By Dave Sweeney
A recent survey about logical access control pointed out that in most people’s minds, passwords are passé. An overwhelming 84 percent of those surveyed supported eliminating passwords, while 76 percent of respondents felt an alternative form of verification would make their data more secure.
In the physical security realm, we are increasingly seeing a movement toward something beyond single factor authentication, such as an access card or a key code alone. Many companies have combined the two, but just like passwords that can be shared liberally, codes have a way of getting passed around too.
So how does one up the level of protection beyond the single form of authentication? Dual-factor authentication is usually focused on something you HAVE (a card) and something you KNOW (a code), but there is also something you ARE — a biometric.

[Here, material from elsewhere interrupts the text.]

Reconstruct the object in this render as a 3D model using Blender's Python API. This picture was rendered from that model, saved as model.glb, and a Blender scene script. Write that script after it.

A few things are working in favor of biometrics these days. First, the technology has improved and the cost has come down. While far from the least expensive form of authentication, those who opt for biometrics now can feel confident that it will perform as needed.
Second, biometrics are increasingly being integrated into existing security systems. In the early years, a fingerprint reader or palm scanner was a stand-alone product that required its own database.

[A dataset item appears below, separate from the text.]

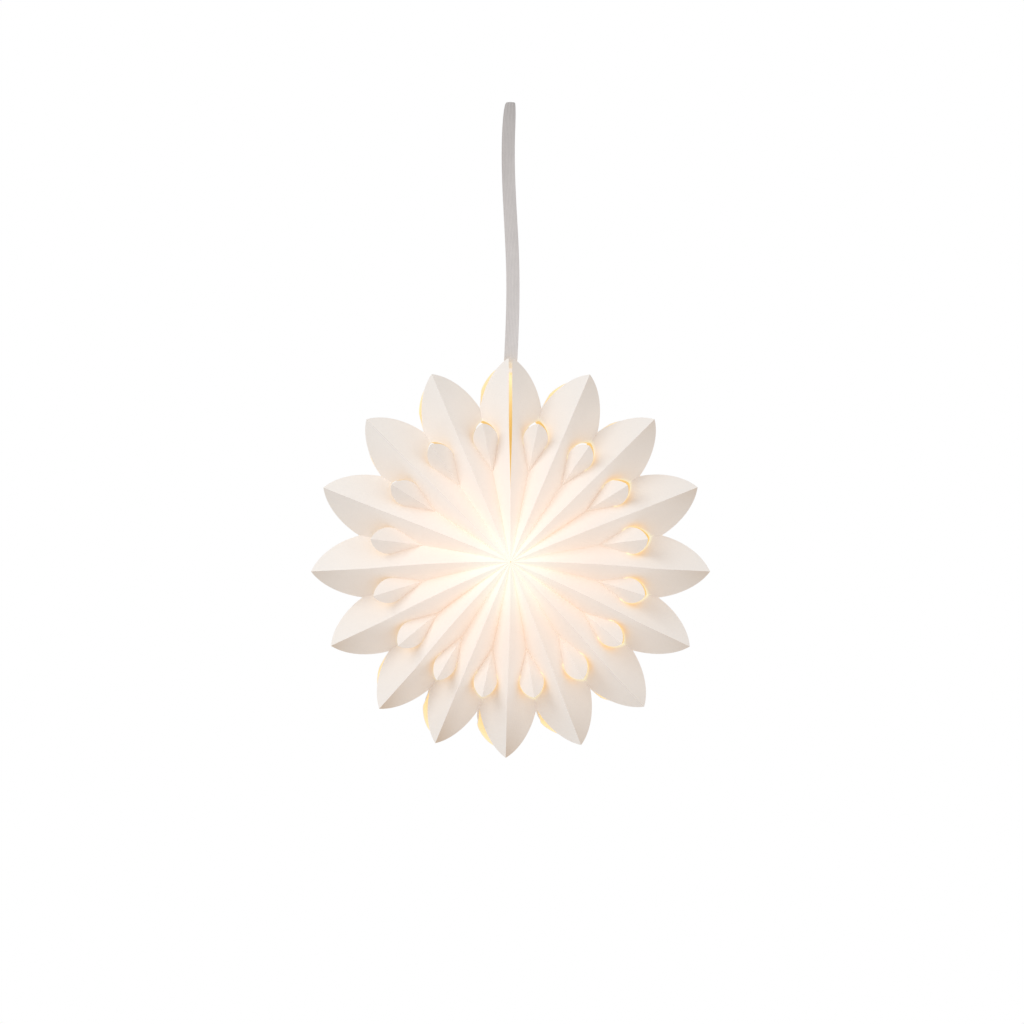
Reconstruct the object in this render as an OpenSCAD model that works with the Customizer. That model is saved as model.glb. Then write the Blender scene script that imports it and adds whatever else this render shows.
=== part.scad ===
// A sixteen-petal folded paper star that hangs by a ribbon loop and is lit from inside.
// Each front and each back sheet spans one valley, from the ridge of one petal to the
// ridge of the next, and has a drop-shaped tongue cut and folded out of that valley.
// Origin: the top of the ribbon loop. The star's front faces -Y and its axis lies along Y.

/* [Star] */
// Number of petals; one of them points straight up, so the number is even
petal_count = 16; // [14:2:18]
// Distance from the star's axis to a petal's tip
tip_radius = 150; // [140:1:165]
// Distance from the star's axis to the notch between two petals
notch_radius = 117.3; // [112:0.1:122]
// Depth of the star between the front and the back petal tips
tip_depth = 48; // [40:1:56]
// Depth of the star between the two points where all folds meet
hub_depth = 72; // [70:0.5:78]
// How far a petal's edge bulges out from the straight line between notch and tip
petal_bulge = 6.5; // [3:0.5:8]
// Thickness of the paper
paper_thickness = 0.3; // [0.2:0.05:0.5]
// Diameter of the small hole that is left where all folds meet
hub_hole_d = 3; // [2:0.5:6]

/* [Tongues] */
// Distance from the star's axis to a tongue's pointed root
tongue_root_radius = 67.6; // [62:0.1:72]
// Angle between a tongue's crease and the valley's fold line, in the flat sheet
tongue_crease_angle = 33.9; // [29:0.1:36]
// Width of a folded-out tongue at its round end, seen from the front
tongue_width = 18.8; // [14:0.1:20]

/* [Seam] */
// Width of the open seam in the ridge of the top petal
seam_gap = 2.3; // [1:0.1:4]
// Distance from the star's axis at which the seam closes
seam_root_radius = 50; // [40:1:80]
// Distance from the star's axis at which the seam has its full width
seam_full_radius = 108; // [95:1:125]
// Width of the mouth at the petal's tip, where the ribbon goes in
seam_mouth = 6; // [4:0.5:8]
// Length of that mouth
seam_mouth_length = 8; // [5:0.5:12]

/* [Ribbon] */
// Distance from the top of the loop down to the star's axis
hang_height = 351; // [260:1:450]
// Width of the ribbon
ribbon_width = 10; // [7:0.5:12]
// Thickness of the ribbon
ribbon_thickness = 0.5; // [0.3:0.1:1]
// Inner radius of the bend at the top of the loop
loop_radius = 4; // [3:0.5:7]
// Length of each ribbon end that is glued inside the top petal
ribbon_tail = 8; // [6:1:25]

/* [Light unit] */
// Diameter of a battery cell
cell_d = 10.5; // [10:0.1:11]
// Length of a battery cell
cell_length = 44.5; // [43:0.1:45]
// Wall of the cell cradle between two cells
cradle_web = 1; // [0.8:0.1:1.5]
// Wall thickness of the case and of its cover
case_wall = 1.2; // [0.8:0.1:1.3]
// Number of LEDs on the strip round the cells
led_count = 12; // [8:1:16]
// Side of a square LED
led_side = 1.6; // [1.2:0.1:2.2]
// Height of an LED
led_height = 0.6; // [0.4:0.1:0.8]
// Width of the flexible strip that carries the LEDs
strip_width = 8; // [5:0.5:10]
// Thickness of the flexible strip
strip_thickness = 0.2; // [0.1:0.05:0.3]
// Thickness of the driver board
board_thickness = 0.8; // [0.6:0.1:1]
// Thickness of a battery contact plate
contact_thickness = 0.3; // [0.2:0.05:0.4]
// Height of a compressed spring contact
spring_height = 1.7; // [1.2:0.1:2]
// Length of the slide switch's body, along the star's axis
switch_length = 8.5; // [7:0.1:10]
// Width of the slide switch's body
switch_width = 3.6; // [3:0.1:4.5]
// Height of the slide switch's body
switch_height = 3.4; // [2.5:0.1:3.6]
// Travel of the slide switch's slider
switch_travel = 2; // [1.5:0.1:3]
// Width of the slider's knob
slider_width = 1.6; // [1.2:0.1:2]
// Length of the slider's knob
slider_length = 2.4; // [1.8:0.1:3]
// How far the knob stands out of the case
slider_proud = 0.8; // [0.3:0.1:1.5]

/* [Clearances] */
// Running gap between pieces that slide or slip into each other
fit_gap = 0.2; // [0.1:0.05:0.3]
// Gap between the light unit, or the ribbon, and the paper that carries it
seat_gap = 0.1; // [0.05:0.05:0.3]

/* [Hidden] */
$fn = 64;
pitch = 360 / petal_count;
half_pitch = pitch / 2;
tip_half = tip_depth / 2;
hub_half = hub_depth / 2;
// Overlap of folded slabs before they are cut back to their common plane
lap = 1;
// Reach past the tips of the blocks that trim the sheets
trim_reach = 2 * tip_radius;

// The fold line of a valley falls from the hub to the notch at this slope
valley_slope = atan(hub_half / notch_radius);
// The tip of a petal seen from the hub, with X along the valley's plan line
tip_from_hub = [tip_radius * cos(half_pitch), tip_radius * sin(half_pitch), tip_half - hub_half];
// The same tip along the valley's fold line, and its height over that line
tip_u = tip_from_hub[0] * cos(valley_slope) - tip_from_hub[2] * sin(valley_slope);
tip_rise = tip_from_hub[0] * sin(valley_slope) + tip_from_hub[2] * cos(valley_slope);
tip_v = norm([tip_from_hub[1], tip_rise]);
// A wall of the valley is tilted about the fold line by this angle
wall_tilt = atan2(tip_rise, tip_from_hub[1]);
notch_u = norm([notch_radius, hub_half]);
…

Another benefit is that aside from the uniqueness of biometrics — making it nearly impossible to steal it from someone else — this authentication factor is always with you. Unlike a card that can be misplaced, or a code that is forgotten, your iris, palm, finger or retina goes where you do.

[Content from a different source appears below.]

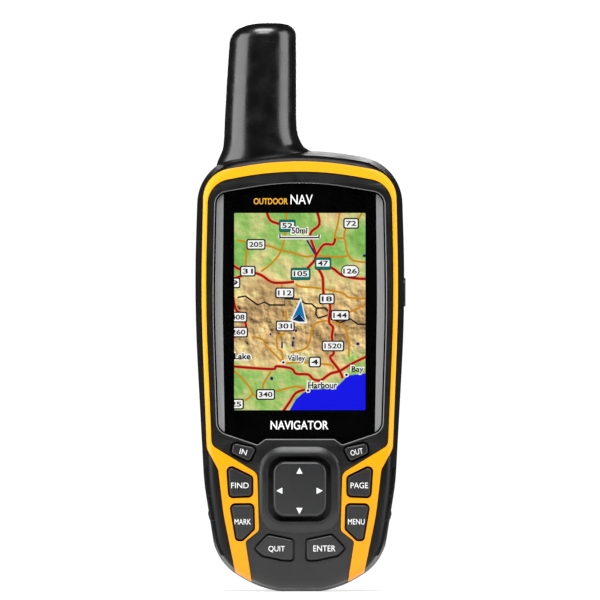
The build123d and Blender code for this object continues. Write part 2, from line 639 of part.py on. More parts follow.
with BuildPart() as antenna_room:
    add(antenna_form(ANTENNA_WALL))
    add(hull(-1.5, 0, BACK_RIM_R), mode=Mode.SUBTRACT)

with BuildPart() as antenna_cover:
    add(antenna_form(0))
    span((-40, -30, ANTENNA_FOOT_Z), (20, 30, 170), mode=Mode.INTERSECT)
    add(outer_form, mode=Mode.SUBTRACT)
    with BuildSketch(Plane.XY.offset(117.5)):
        with Locations((ANTENNA_X, ANTENNA_Y)):
            Circle(ANTENNA_HOLE_R - 0.05)
    extrude(amount=9)
    with BuildSketch(Plane.XY.offset(110)):
        with Locations((ANTENNA_X, ANTENNA_Y)):
            Circle(ANTENNA_HOLE_R - 0.45)
    extrude(amount=18, mode=Mode.SUBTRACT)
    add(antenna_room.part, mode=Mode.SUBTRACT)
write(antenna_cover, "antenna_cover")

with BuildPart() as antenna_former:
    with BuildSketch(Plane.XY.offset(119)):
        with Locations((ANTENNA_X, ANTENNA_Y)):
            Circle(5.0)
            Circle(4.0, mode=Mode.SUBTRACT)
    extrude(amount=35)
write(antenna_former, "antenna_former")

with BuildPart() as antenna_helix:
    for turn in range(4):
        with BuildSketch(Plane.XY.offset(HELIX_Z[0])):
            with Locations((ANTENNA_X, ANTENNA_Y)):
                with PolarLocations(HELIX_R, 1, start_angle=turn * 90):
                    Rectangle(0.3, 1.2)
        extrude(amount=HELIX_Z[1] - HELIX_Z[0])
write(antenna_helix, "antenna_helix")

with BuildPart() as antenna_board:
    with BuildSketch(Plane.XY.offset(118)):
        with Locations((ANTENNA_X, ANTENNA_Y)):
            Circle(5.2)
    extrude(amount=1)
write(antenna_board, "antenna_board")

with BuildPart() as antenna_lead:
    with BuildLine() as route:
        FilletPolyline((ANTENNA_X, ANTENNA_Y, 118), (ANTENNA_X, ANTENNA_Y, 112), (ANTENNA_X, -3.5, 108),
                       (ANTENNA_X, BOARD_Y[1], 108), radius=[3.0, 3.0])
    with BuildSketch(Plane((ANTENNA_X, ANTENNA_Y, 118), z_dir=(0, 0, -1))):
        Circle(0.6)
    sweep(path=route.wires()[0])
write(antenna_lead, "antenna_lead")

# ---------------------------------------------------------------- keys
def key(corners, flange_back):
    """Push key: rounded cap, a flange behind the opening and a stem down to the mat."""
    z = sum(corner[1] for corner in corners) / len(corners)
    with BuildPart() as flange:
        add(slab(corners, flange_back, FRONT_Y - 5, -KEY_FLANGE))
        split(bisect_by=skin_plane(z, WALL + FLANGE_CLEARANCE), keep=Keep.BOTTOM)
    with BuildPart() as cap:
        add(slab(corners, KEY_STEM_BACK, FRONT_Y - 5, KEY_GAP))
        split(bisect_by=skin_plane(z, -KEY_PROUD), keep=Keep.BOTTOM)
        fillet(cap.faces().sort_by(Axis.Y)[0].edges(), KEY_EDGE_R)
        add(flange.part)
    return cap.part


for name, (corners, flange_back) in openings.items():
    with BuildPart() as function_key:
        add(key(corners, flange_back))
    write(function_key, name + "_key")

# ---------------------------------------------------------------- thumb rocker
with BuildPart() as rocker_key:
    add(slab(rounded(0, ROCKER_Z, *ROCKER_FACE), ROCKER_CAP_BACK, FRONT_Y - 5))
    split(bisect_by=skin_plane(ROCKER_Z, -ROCKER_PROUD), keep=Keep.BOTTOM)
    fillet(rocker_key.faces().sort_by(Axis.Y)[0].edges(), 1.0)
    for z in (ROCKER_Z - LUG_OUT, ROCKER_Z + LUG_IN):
        span((-1.2, ROCKER_CAP_BACK, z), (1.2, ROCKER_PIVOT_Y + 1.15, z + LUG_OUT - LUG_IN))
    with BuildSketch(Plane.XY.offset(ROCKER_Z - 5)):
        with Locations((0, ROCKER_PIVOT_Y)):
            Circle(PIN_R + PIN_CLEARANCE)
    extrude(amount=10, mode=Mode.SUBTRACT)
write(rocker_key, "rocker_key")

with BuildPart() as rocker_pivot:
    with Locations((0, ROCKER_PIVOT_Y, ROCKER_Z)):
        Box(2.4, 1.6, 2.4)
        Cylinder(PIN_R, 2 * LUG_OUT)
        Cylinder(PIN_R, 2 * LUG_OUT, rotation=(0, 90, 0))
write(rocker_pivot, "rocker_pivot")

with BuildPart() as base_legs:
    with BuildSketch(facing(-9.5)):
        with Locations([(x, ROCKER_Z + z) for x in (-9.6, 9.6) for z in (-9.9, 9.9)]):
            Circle(0.8)
    extrude(amount=8)
    add(hull(WALL + 0.02, 0, BACK_RIM_R - WALL), mode=Mode.INTERSECT)

with BuildPart() as rocker_base:
    add(slab(rounded(0, ROCKER_Z, 20.8, 21.4, 2), -9.5, -10.0))
    for x in (-LUG_OUT, LUG_IN):
        span((x, ROCKER_PIVOT_Y - 0.9, ROCKER_Z - 1.2), (x + LUG_OUT - LUG_IN, -9.5, ROCKER_Z + 1.2))
    with BuildSketch(Plane.YZ):
        with Locations((ROCKER_PIVOT_Y, ROCKER_Z)):
            Circle(PIN_R + PIN_CLEARANCE)
    extrude(amount=6, both=True, mode=Mode.SUBTRACT)
    add(base_legs.part)
write(rocker_base, "rocker_base")

# ---------------------------------------------------------------- keypad mat and domes
with BuildPart() as keypad_mat:
    add(slab(mirrored([(8, 7.8, 2), (16.6, 13, 2), (20.6, 25, 2), (21.2, 43.0, 2)]), MAT_Y[1], MAT_Y[0]))
write(keypad_mat, "keypad_mat")

dome_places = [(sum(c[0] for c in corners) / len(corners), sum(c[1] for c in corners) / len(corners))
               for corners, flange_back in openings.values()]
dome_places += [(0, ROCKER_Z - 6), (0, ROCKER_Z + 6), (-6, ROCKER_Z), (6, ROCKER_Z)]
with BuildPart() as keypad_domes:
    with BuildSketch(facing(BOARD_Y[0])):
        with Locations(dome_places):
            Circle(DOME_R)
    extrude(amount=0.35, taper=35)
write(keypad_domes, "keypad_domes")

# ---------------------------------------------------------------- power key and its switch
with BuildPart() as power_key:
    with BuildSketch(Plane.YZ.offset(25.4)):
        with Locations((POWER_Y, POWER_Z)):
            RectangleRounded(POWER_SIZE[0], POWER_SIZE[1], 2.0)
    extrude(amount=29.37 + POWER_PROUD - 25.4)
    fillet(power_key.faces().sort_by(Axis.X)[-1].edges(), 0.3)
    span((25.6, POWER_Y - 3.0, POWER_Z - 4.8), (26.5, POWER_Y + 3.0, POWER_Z + 4.8))
write(power_key, "power_key")

with BuildPart() as power_switch:
    span((22.2, BOARD_Y[1], POWER_Z - 3.5), (24.2, POWER_Y + 2.2, POWER_Z + 3.5))
    span((24.2, POWER_Y - 1, POWER_Z - 1), (24.8, POWER_Y + 1, POWER_Z + 1))
write(power_switch, "power_switch")

# ---------------------------------------------------------------- window and display
window_opening = rounded(0, SCREEN_Z, SCREEN_SIZE[0], SCREEN_SIZE[1], 0.3)
with BuildPart() as lens_window:
    add(slab(lens_outline, LENS_Y[1], LENS_Y[0]))
    fillet(lens_window.faces().sort_by(Axis.Y)[0].edges(), 0.15)
write(lens_window, "lens_window")

with BuildPart() as lens_side_strips:
    add(slab(STRIP, MASK_BACK, LENS_Y[1]))
    add(slab(flipped(STRIP), MASK_BACK, LENS_Y[1]))
    add(slab(lens_outline, MASK_BACK, LENS_Y[1], STRIP_INSET), mode=Mode.INTERSECT)
write(lens_side_strips, "lens_side_strips")

with BuildPart() as lens_mask:
    add(slab(lens_outline, MASK_BACK, LENS_Y[1], 0.05))
    add(slab(window_opening, -13, -16), mode=Mode.SUBTRACT)
    add(lens_side_strips.part, mode=Mode.SUBTRACT)
write(lens_mask, "lens_mask")

with BuildPart() as lens_adhesive:
    add(slab(lens_outline, ADHESIVE_BACK, MASK_BACK, 0.4))
    add(slab(lens_outline, ADHESIVE_BACK, MASK_BACK - 1, 2.2), mode=Mode.SUBTRACT)
write(lens_adhesive, "lens_adhesive")

with BuildPart() as lcd_panel:
    add(slab(rounded(0, SCREEN_Z, *PANEL_SIZE, 0.4), PANEL_Y[1], PANEL_Y[0]))
write(lcd_panel, "lcd_panel")

with BuildPart() as lcd_backlight:
    add(slab(rounded(0, SCREEN_Z, *PANEL_SIZE, 0.4), BACKLIGHT_BACK, PANEL_Y[1]))
write(lcd_backlight, "lcd_backlight")

with BuildPart() as lcd_frame:
    add(slab(rounded(0, SCREEN_Z, *PANEL_SIZE, 0.4), BOARD_Y[0], PANEL_Y[0] + 0.3, -FRAME_WALL))
    add(slab(rounded(0, SCREEN_Z, *PANEL_SIZE, 0.4), BACKLIGHT_BACK, PANEL_Y[0] - 1), mode=Mode.SUBTRACT)
    add(slab(rounded(0, SCREEN_Z, *PANEL_SIZE, 0.4), BOARD_Y[0], BACKLIGHT_BACK + 0.5), mode=Mode.SUBTRACT)
write(lcd_frame, "lcd_frame")

with BuildPart() as lcd_flex:
    span((-6, -10.2, 44.2), (6, -10.0, 47.2))
    span((-6, -10.2, 44.2), (6, BOARD_Y[0], 44.4))
write(lcd_flex, "lcd_flex")

# ---------------------------------------------------------------- main board and what it carries
with BuildPart() as main_board:
    add(slab(silhouette, BOARD_Y[1], BOARD_Y[0], 3.8))
    span((-40, -20, 8.0), (40, 20, 140), mode=Mode.INTERSECT)
    with BuildSketch(facing(BOARD_Y[1] + 1)):
        with Locations(screw_places):
            Circle(BOSS_R + 0.4)
        with Locations(POST_PLACES):
            Circle(0.8)
    extrude(amount=3, mode=Mode.SUBTRACT)
write(main_board, "main_board")

with BuildPart() as board_screws:
    with BuildSketch(facing(BOARD_Y[1])):
        with Locations(POST_PLACES):
            Circle(0.7)
    extrude(amount=3.5)
    with BuildSketch(facing(BOARD_Y[1] + 0.8)):
        with Locations(POST_PLACES):
            Circle(1.4)
    extrude(amount=0.8)
write(board_screws, "board_screws")

with BuildPart() as shield_can:
    span((-18, BOARD_Y[1], 54), (-2, BOARD_Y[1] + 2.3, 72))
    fillet(shield_can.edges().filter_by(Axis.Y), 0.8)
    fillet(shield_can.faces().sort_by(Axis.Y)[-1].edges(), 0.4)
write(shield_can, "shield_can")

with BuildPart() as board_chips:
    with BuildSketch(facing(BOARD_Y[1] + CHIP_HEIGHT)):
        for x, z, width, height in CHIPS:
            with Locations((x, z)):
                Rectangle(width, height)
    extrude(amount=CHIP_HEIGHT)
write(board_chips, "board_chips")

with BuildPart() as buzzer:
    rod(14, 103, 5.5, BOARD_Y[1] + 3.0, BOARD_Y[1])
    rod(14, 103, 1.0, BOARD_Y[1] + 3.0, BOARD_Y[1] + 2.0, mode=Mode.SUBTRACT)
write(buzzer, "buzzer")

# ---------------------------------------------------------------- cells, contacts and card
def cell(x, nub_up):
    """AA cell standing along Z, with its positive nub up or down."""
    low, high = CELL_Z
    body_z = low if nub_up else low + CELL_NUB
    with BuildPart() as battery:
        with BuildSketch(Plane.XY.offset(body_z)):
            with Locations((x, CELL_Y)):
                Circle(CELL_R)
        extrude(amount=high - low - CELL_NUB)
        fillet(battery.edges(), 0.6)
        with BuildSketch(Plane.XY.offset(low)):
            with Locations((x, CELL_Y)):
                Circle(CELL_NUB_R)
        extrude(amount=high - low)
    return battery.part


with BuildPart() as battery_cell_left:
    add(cell(-CELL_X, True))
write(battery_cell_left, "battery_cell_left")

with BuildPart() as battery_cell_right:
    add(cell(CELL_X, False))
write(battery_cell_right, "battery_cell_right")

with BuildPart() as battery_contacts:
    for x in (-CELL_X, CELL_X):
        for z in (BAY_Z[0], BAY_Z[1] - CONTACT_THICK):
            span((x - 5, CELL_Y - 5, z), (x + 5, CELL_Y + 5, z + CONTACT_THICK))
    for x, low, high in ((CELL_X, BAY_Z[0], CELL_Z[0]), (-CELL_X, CELL_Z[1], BAY_Z[1])):
        with BuildSketch(Plane.XY.offset(low)):
            with Locations((x, CELL_Y)):
                Circle(2.4)
        extrude(amount=high - low)
write(battery_contacts, "battery_contacts")

with BuildPart() as battery_springs:
    for x, low, high in ((-CELL_X, BAY_Z[0] + CONTACT_THICK, CELL_Z[0]),
                         (CELL_X, CELL_Z[1], BAY_Z[1] - CONTACT_THICK)):
        for turn in range(2):
            z = low + SPRING_WIRE_R + turn * (high - low - 2 * SPRING_WIRE_R)
            with Locations((x, CELL_Y, z)):
                Torus(3.6 - turn * 0.8, SPRING_WIRE_R)
write(battery_springs, "battery_springs")

with BuildPart() as microsd_card:
    span((-5.5, BAY_FLOOR_Y + 0.3, CARD_Z[0]), (5.5, BAY_FLOOR_Y + 1.0, CARD_Z[1]))
write(microsd_card, "microsd_card")

with BuildPart() as microsd_socket:
    span((-6.8, BAY_FLOOR_Y, CARD_Z[0] + 1.5), (6.8, BAY_FLOOR_Y + 1.2, CARD_Z[1] + 0.8))
    add(microsd_card.part, mode=Mode.SUBTRACT)
write(microsd_socket, "microsd_socket")
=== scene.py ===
import math

import bmesh
import bpy
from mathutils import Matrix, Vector
from mathutils.bvhtree import BVHTree


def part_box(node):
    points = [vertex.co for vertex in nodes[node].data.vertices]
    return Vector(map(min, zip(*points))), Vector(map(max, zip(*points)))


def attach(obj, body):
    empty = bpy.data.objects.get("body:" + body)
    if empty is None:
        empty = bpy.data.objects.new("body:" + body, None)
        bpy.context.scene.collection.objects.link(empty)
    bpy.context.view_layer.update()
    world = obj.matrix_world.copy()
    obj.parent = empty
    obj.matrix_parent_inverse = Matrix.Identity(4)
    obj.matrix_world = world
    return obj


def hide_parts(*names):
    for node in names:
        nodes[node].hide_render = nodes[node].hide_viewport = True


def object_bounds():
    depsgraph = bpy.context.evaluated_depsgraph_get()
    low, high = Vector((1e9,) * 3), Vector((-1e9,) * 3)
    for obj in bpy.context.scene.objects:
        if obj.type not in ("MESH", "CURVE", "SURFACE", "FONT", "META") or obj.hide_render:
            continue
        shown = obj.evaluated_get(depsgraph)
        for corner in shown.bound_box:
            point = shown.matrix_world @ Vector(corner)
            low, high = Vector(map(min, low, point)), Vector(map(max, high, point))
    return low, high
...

This can translate into both time and cost savings if lost cards are an issue, which can be an issue with students where cards serve as access into buildings and payment for foodservice. This is why some institutions are opting for biometrics over cards.
It’s important for end users to consult with their integrator about how best to incorporate an additional factor like biometrics into a dual or multi-factor authentication program. Is it something reserved for high-security areas, or do you incorporate it at the main entrance, knowing that once you’re confident about who has entered, you can go with more standard access procedures on inside doors?
And what about the environment in which the biometric is used? A fingerprint scanner that requires people to touch a unit may not be the best choice in a hospital, nursing home or daycare center where germs are a concern.
Biometrics continue to migrate into the mainstream. A perfect example is the finger scan used to unlock your smartphone or computer. Why not consider biometrics as another tool in a dual-factor physical security authentication program?